Circolare n° 6
Problemi di questo…o dell’altro mondo?
I e III Sentiero
Certa teologia contemporanea spinge il cristiano a vedere i problemi dell’al di qua come i problemi più gravi. Ma può un cristiano ragionare così?
E non c’è il rischio di far entrare in contraddizione il Cristianesimo stesso?

 

Per tanti, troppi, cristiani oggi i veri problemi sono tutti nel mondo: la guerra, il terrorismo, la fame, l’ingiustizia sociale.

Tutti problemi seri, per carità! Ma sono davvero i problemi più gravi?

Forse, a riguardo, un po’ di ripasso del catechismo non farebbe male. Dio non è venuto nel mondo per eliminare la guerra e il terrorismo, né per offrire il panino a tutti risolvendo i problemi della fame e della giustizia sociale, ma per portare la salvezza con la “S” maiuscola.

Certo, i cristiani devono anche alleviare questi problemi, sforzarsi di costruire un mondo dove questi problemi possano essere ridotti il più possibile; ma prima di tutto devono essere portatori di quella salvezza che il Dio incarnato, patendo e morendo, ha conquistato per noi.

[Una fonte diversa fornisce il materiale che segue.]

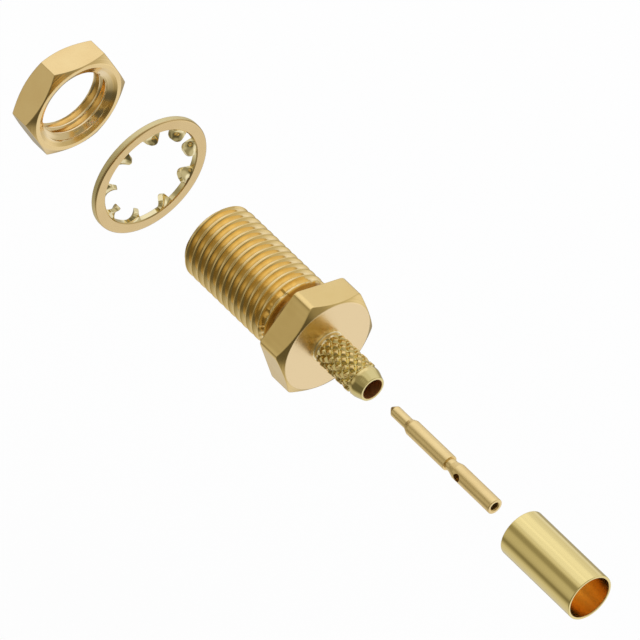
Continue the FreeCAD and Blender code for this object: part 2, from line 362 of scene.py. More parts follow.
@dataclass(frozen=True)
class PanelThread:
    """A right-handed 60 degree thread, 36 turns to the inch, a quarter inch across."""

    start: float
    major: float = 3.175
    pitch: float = REAL_PITCH
    depth: float = 0.433
    crest: float = 0.088
    edge: float = 0.013
    edge_sag: float = 0.45
    flank_rows: tuple[float, float] = (0.09, 0.17)
    lead: float = 0.75

    def section(self) -> tuple[np.ndarray, np.ndarray]:
        """Half of the thread's outline, from a crest's middle to the next groove's middle.

        The crest is flat, the flank falls at 60 degrees, the root is flat, and each corner has one more point that
        rounds it by a part of the edge.

        Returns:
            Distances from the crest's middle along the axis, and the cut below the major radius at each.
        """
        top = self.crest / 2
        foot = top + self.depth * TAN_30
        steep = 1.0 / TAN_30
        near, far = self.flank_rows
        sag = self.edge * self.edge_sag
        away = [0.0, top - self.edge, top, top + self.edge, top + near, top + far, foot - self.edge, foot,
                foot + self.edge, self.pitch / 2]
        cut = [0.0, 0.0, sag, self.edge * steep, near * steep, far * steep, self.depth - self.edge * steep,
               self.depth - sag, self.depth, self.depth]
        return np.array(away), np.array(cut)

    def radius(self, along: np.ndarray, angles: np.ndarray) -> np.ndarray:
        """The thread's radius at each place.

        The phase is the place along the axis in pitches, less the angle in turns, plus the lead in turns, and it is
        a whole number on a crest. The distance from the nearest crest picks the cut from the thread's outline.

        Args:
            along: Places along the axis.
            angles: Directions in radians.

        Returns:
            Radii, in the arrays' common shape.
        """
        phase = (along - self.start) / self.pitch - angles / TURN + self.lead
        away, cut = self.section()
        return self.major - np.interp(np.abs(phase - np.round(phase)) * self.pitch, away, cut)

    def rows(self, low: float, high: float, angles: np.ndarray) -> tuple[np.ndarray, int]:
        """Places rows along the axis so that each follows the thread's helix and keeps its part of the outline.

        A row is the place of its outline point on a crest's turn plus a pitch times the angle in turns, held
        between the two ends.

        Args:
            low: Where the rows begin.
            high: Where they end.
            angles: The columns' directions, rising within one turn.

        Returns:
            Rows by columns of places, and how many rows make a pitch.
        """
        away, _ = self.section()
        offsets = np.concatenate([-away[:0:-1], away[:-1]])
        first = math.floor((low - self.start) / self.pitch) - SPARE_TURNS
        last = math.ceil((high - self.start) / self.pitch) + SPARE_TURNS
        turns = np.arange(first, last)[:, None] - self.lead
        base = (self.start + turns * self.pitch + offsets[None, :]).ravel()
        return np.clip(base[:, None] + self.pitch * angles[None, :] / TURN, low, high), len(offsets)


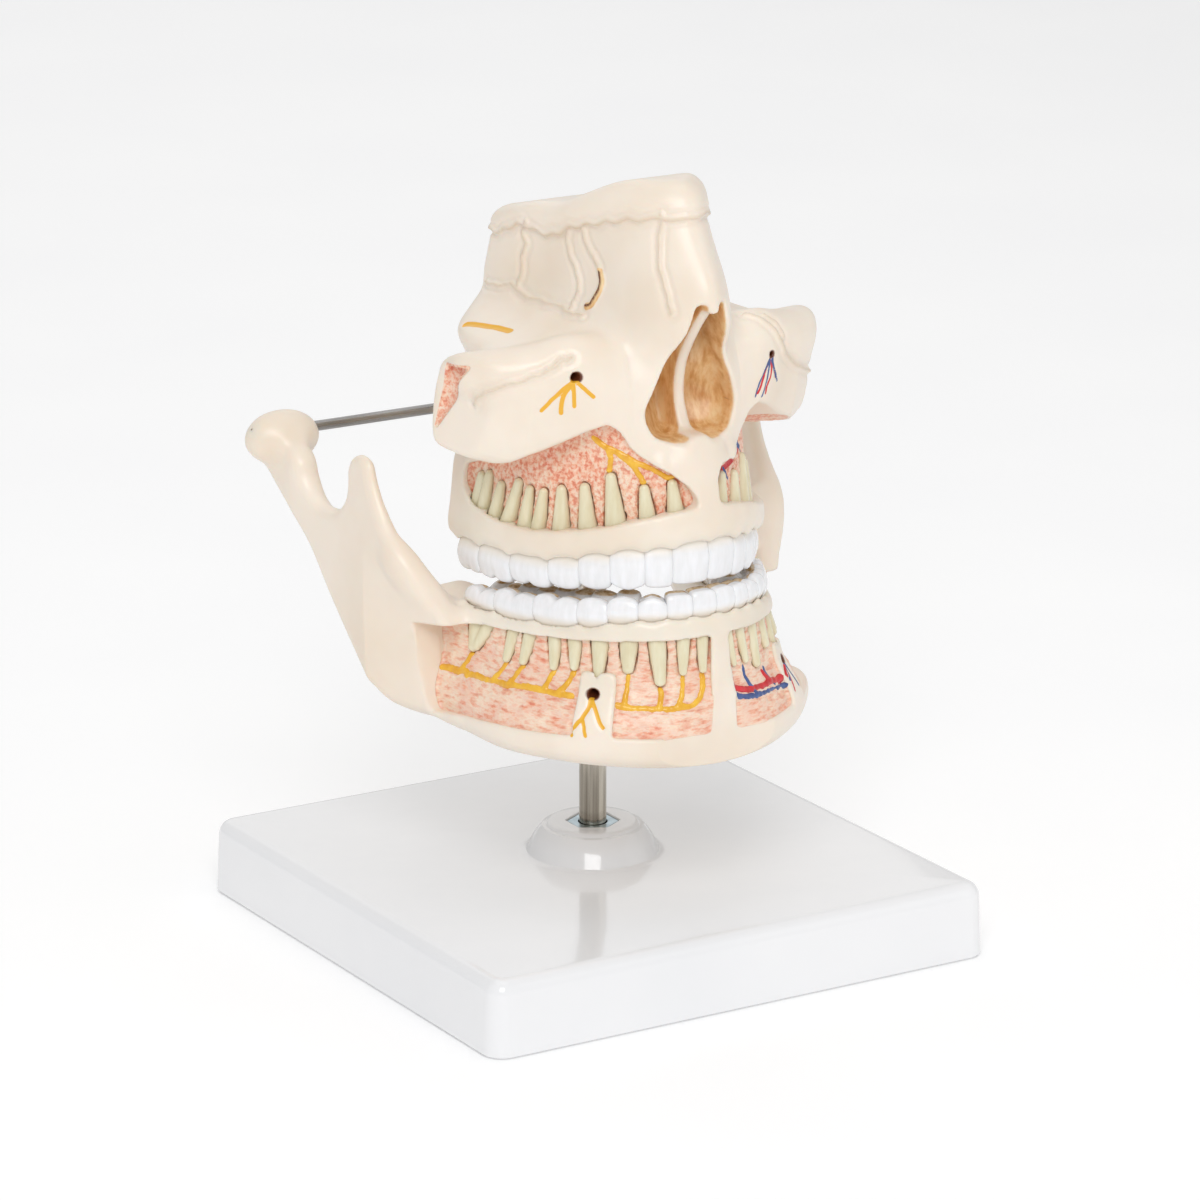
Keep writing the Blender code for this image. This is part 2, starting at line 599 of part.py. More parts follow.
def trunk(name, upper, route, radius, surface):
    """One cord moulded along a window's floor: route is (s, z), read as a smooth line."""
    arch = UPPER_ARCH if upper else LOWER_ARCH
    s_knots, z_knots = np.array(route).T
    stations = np.linspace(s_knots[0], s_knots[-1], 14)
    heights = np.interp(stations, s_knots, z_knots)
    heights[1:-1] = (heights[:-2] + 2 * heights[1:-1] + heights[2:]) / 4
    curve = bpy.data.curves.new(name, "CURVE")
    curve.dimensions = "3D"
    curve.bevel_depth = radius * MM
    curve.bevel_resolution = 2
    curve.use_fill_caps = True
    spline = curve.splines.new("POLY")
    spline.points.add(len(stations) - 1)
    for point, s, z in zip(spline.points, stations, heights):
        out = window_floor(s, z, upper) + radius + GAP + 0.2
        point.co = (*(arch_point(arch, s, out, z) * MM), 1.0)
    curve.materials.append(surface)
    PARTS.objects.link(bpy.data.objects.new(name, curve))


def make_trunks():
    trunk("nerve_lower_right", False, ((-63.0, 66.1), (-47.7, 67.0), (-27.6, 67.4)), 0.8, NERVE)
    trunk("nerve_lower_front", False, ((-18.4, 66.5), (-11.7, 66.0), (-5.0, 67.0)), 0.7, NERVE)
    trunk("nerve_upper_right", True, ((-23.6, 122.4), (-16.0, 118.8), (-9.0, 115.4)), 0.5, NERVE)
    trunk("artery_lower_left", False, ((4.0, 68.2), (12.0, 67.0), (18.6, 66.8)), 0.5, ARTERY)
    trunk("vein_lower_left", False, ((4.6, 65.9), (12.0, 65.2), (18.6, 64.6)), 0.5, VEIN)


make_base()
make_fasteners()
make_post()
make_maxilla()
make_mandible()
make_rod()
make_teeth(UPPER_ARCH, UPPER_TEETH, True)
make_teeth(LOWER_ARCH, LOWER_TEETH, False)
make_trunks()
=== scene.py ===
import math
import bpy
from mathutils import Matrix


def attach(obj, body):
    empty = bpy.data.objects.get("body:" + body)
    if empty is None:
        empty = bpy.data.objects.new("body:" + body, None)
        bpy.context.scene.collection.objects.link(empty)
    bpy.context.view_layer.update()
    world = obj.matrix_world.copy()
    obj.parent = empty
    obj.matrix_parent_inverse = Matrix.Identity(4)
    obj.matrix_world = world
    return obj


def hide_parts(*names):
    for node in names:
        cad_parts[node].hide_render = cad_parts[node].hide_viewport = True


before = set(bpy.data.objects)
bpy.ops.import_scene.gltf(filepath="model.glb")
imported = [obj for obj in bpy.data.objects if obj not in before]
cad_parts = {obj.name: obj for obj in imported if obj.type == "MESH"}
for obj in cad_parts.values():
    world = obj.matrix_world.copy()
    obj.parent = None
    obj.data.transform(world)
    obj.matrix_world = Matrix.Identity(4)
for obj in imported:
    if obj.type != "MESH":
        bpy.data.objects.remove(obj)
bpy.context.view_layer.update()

# Life-size jaw model on a square stand. The bones, teeth, nerves and vessels are sculpted as signed
# distances on a grid and meshed; the stand's parts keep their own CAD shapes or get finer ones.
# Sizes are in millimetres, and MM turns them into Blender's metres. The face looks along -Y.

from types import SimpleNamespace

import bmesh
import bpy
import numpy as np
import openvdb
from mathutils import Vector
from mathutils.bvhtree import BVHTree

MM = 0.001
FAR = 3.0                     # distances are kept only this close to a surface
BONE_VOXEL = 0.5
TOOTH_VOXEL = 0.3
CORD_VOXEL = 0.2


# ---------------------------------------------------------------- distances

def smooth_min(a, b, soft):
    """The smaller distance, with the crease between the two rounded over this many millimetres."""
    if soft <= 0:
        return np.minimum(a, b)
    near = np.maximum(soft - np.abs(a - b), 0.0) / soft
    return np.minimum(a, b) - near * near * (soft / 4)


def smooth_max(a, b, soft):
    return -smooth_min(-a, -b, soft)


def bar(q, start, end, start_r, end_r):
    """Round bar between two points, with its own radius at each end."""
    run = [b - a for a, b in zip(start, end)]
    length = sum(r * r for r in run) + 1e-9
    away = [c - a for c, a in zip(q, start)]
    t = np.clip(sum(w * r for w, r in zip(away, run)) / length, 0.0, 1.0)
    gap = sum((w - t * r) ** 2 for w, r in zip(away, run))
    return np.sqrt(gap) - (start_r + t * (end_r - start_r))


def ball(q, centre, radii):
    scaled = np.sqrt(sum(((c - m) / r) ** 2 for c, m, r in zip(q, centre, radii)))
    return (scaled - 1.0) * min(radii)


def block(q, low, high, rounding):
    """Box with rounded edges."""
    off = [np.abs(c - (a + b) / 2) - ((b - a) / 2 - rounding) for c, a, b in zip(q, low, high)]
    outside = np.sqrt(sum(np.maximum(o, 0.0) ** 2 for o in off))
    inside = np.minimum(np.maximum(np.maximum(off[0], off[1]), off[2]), 0.0)
    return outside + inside - rounding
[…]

Il cristiano deve convincersi che il problema più grande è il peccato, e che è questo la causa di tutti gli altri problemi: guerra, ingiustizia, ecc. E deve convincersi anche che la disgrazia più grande non è la guerra, ma perdere il Paradiso.

Eppure, oggi, queste cose non vengono sempre dette; e la confusione regna.

Ma perché non vengono sempre dette?

Per almeno due false convinzioni che hanno caratterizzato e che caratterizzano la teologia contemporanea.

1.     La convinzione secondo cui l’Incarnazione sarebbe un avvenimento non solo redentivo ma anche salvifico indipendentemente dalla scelta individuale.

2.     La convinzione secondo cui la storia non sarebbe solo il “luogo” della Rivelazione ma Rivelazione anch’essa.

Semplifichiamo.

La prima convinzione dice che il Verbo, incarnandosi, non solo ha redento il mondo ma ha salvato automaticamente tutti gli uomini. Questi, indipendentemente dall’esercizio della loro volontà e libertà, quasi per inerzia sarebbero salvati grazie alla Passione e alla Morte di Gesù.

La seconda convinzione, invece, dice che la storia non sarebbe solo il campo in cui l’uomo è chiamato a scegliere tra Dio e il male, ma una sorta di rivelazione che in maniera incontrovertibile condurrebbe l’uomo e le civiltà verso il progresso materiale e la salvezza eterna.

E’ evidente che da queste convinzioni non può che venirne fuori un’altra, e cioè che, risolto il problema della vita eterna (tutti si salvano), non resta che risolvere il problema della vita su questa terra. Tutti i nostri sforzi e tutte le nostre preghiere dovrebbero solo rivolgersi alla risoluzione dei problemi di questo mondo.

Questo modo di pensare, però, non solo va contro la dottrina di sempre della Chiesa, ma dimostra una fragilità enorme.

Se Dio ha già salvato tutti, perché permette la sofferenza? Perché permette l’ingiustizia? Perché soffre un bimbo? Perché avvengono catastrofi in cui a morire sono migliaia e migliaia di innocenti? A cosa serve questa sofferenza? A cosa l’ingiustizia?

E’ mai possibile che un Dio a cui non serve la nostra libertà, possa poi permettere la sofferenza per provare la nostra libertà?

C’è una grande contraddizione in questo errato modo di pensare. Da una parte, ci si concentra sul mondo per rendere Dio troppo amico del mondo; dall’altra, è proprio ciò che accade nel mondo a dimostrare la “spietatezza” di Dio. Infatti, che senso ha la salvezza ultraterrena di tutti se poi su questa terra permarrebbe la più grande ingiustizia: il dolore ripartito in parti non uguali, l’innocente che può soccombere e il malvagio che può prosperare?

Dobbiamo invece tener presente che la Verità rivelata, la dottrina cattolica, è così perfetta e armonica che, quando volessimo togliere qualcosa o annacquare altro, non solo non raggiungeremmo lo scopo, ma renderemmo tutto palesemente contraddittorio.

Questo è stato ed è il destino di certa teologia contemporanea: alla prova della logica e del buon senso, è costretta a sciogliersi come la neve al sole.